Midsummer memories are a swath of green bullfrogs, cool blue ponds, white clouds and yellow corn silk. My mother, who shucked corn on a front porch overlooking Holsteins and hayfields, also brewed her own root beer — the only way to teach her daughter one of the wonders of bottling

Indeed, my mother conquered corn, beets, peaches, applesauce, pickles, and even beef with boiling water and a Mason jar. Such lessons in quaint house-wifery with her ruffian daughter usually ended in spilled sugar, broken jars, and a spike in the kitchen ant population. It was with tact that my mother reached to the back of the pantry for a three ounce bottle of root beer extract and with joy that we spent consecutive summer evenings sipping the freshly bottled beverage: cold, herbal, and full of froth.

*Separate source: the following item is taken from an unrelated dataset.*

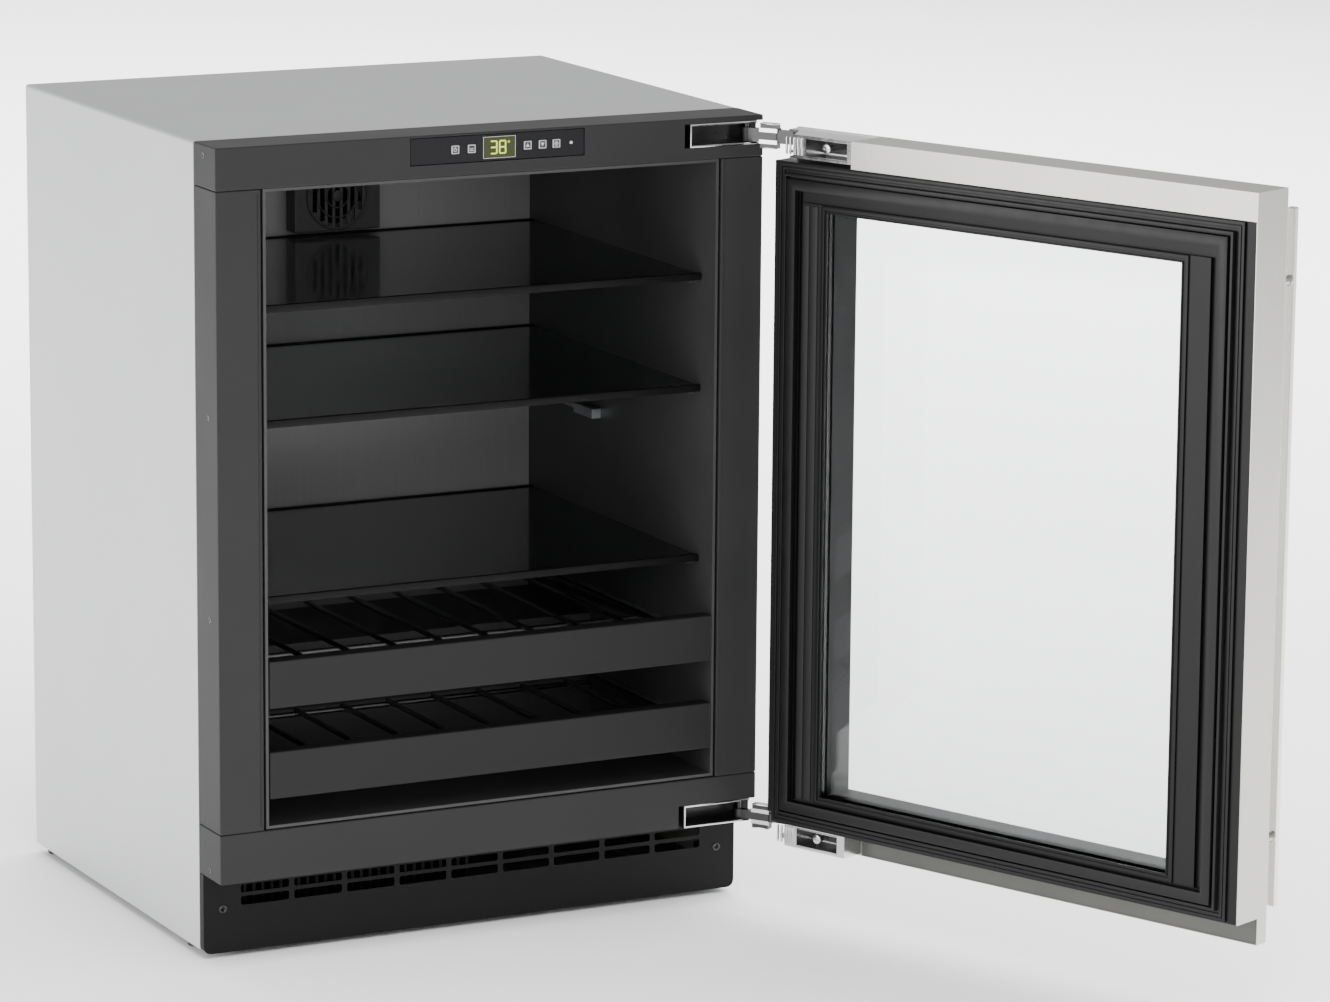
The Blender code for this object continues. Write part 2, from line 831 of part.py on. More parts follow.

Growing up I never did learn to can pickles or peaches. Instead, I discovered that a traveling lady finds wonder and left that small town to settle in a sunny city where Lancaster County corn is the only reminder of my rural roots. But my mother’s travails were not entirely lost on me. An inborn awareness of the deficiencies of corporate farming fostered a fierce appreciation for locally grown produce, artisanal foods and beverages… root beer among them.

While root beer is most commonly found as a fountain soda, it differs from its carbonated counterparts with a refusal to standardize its recipe. Unlike cola, whose flavor is mastered by Coca-Cola and Pepsi, hundreds of individual root beer brands stand today, all finding something worth tweaking.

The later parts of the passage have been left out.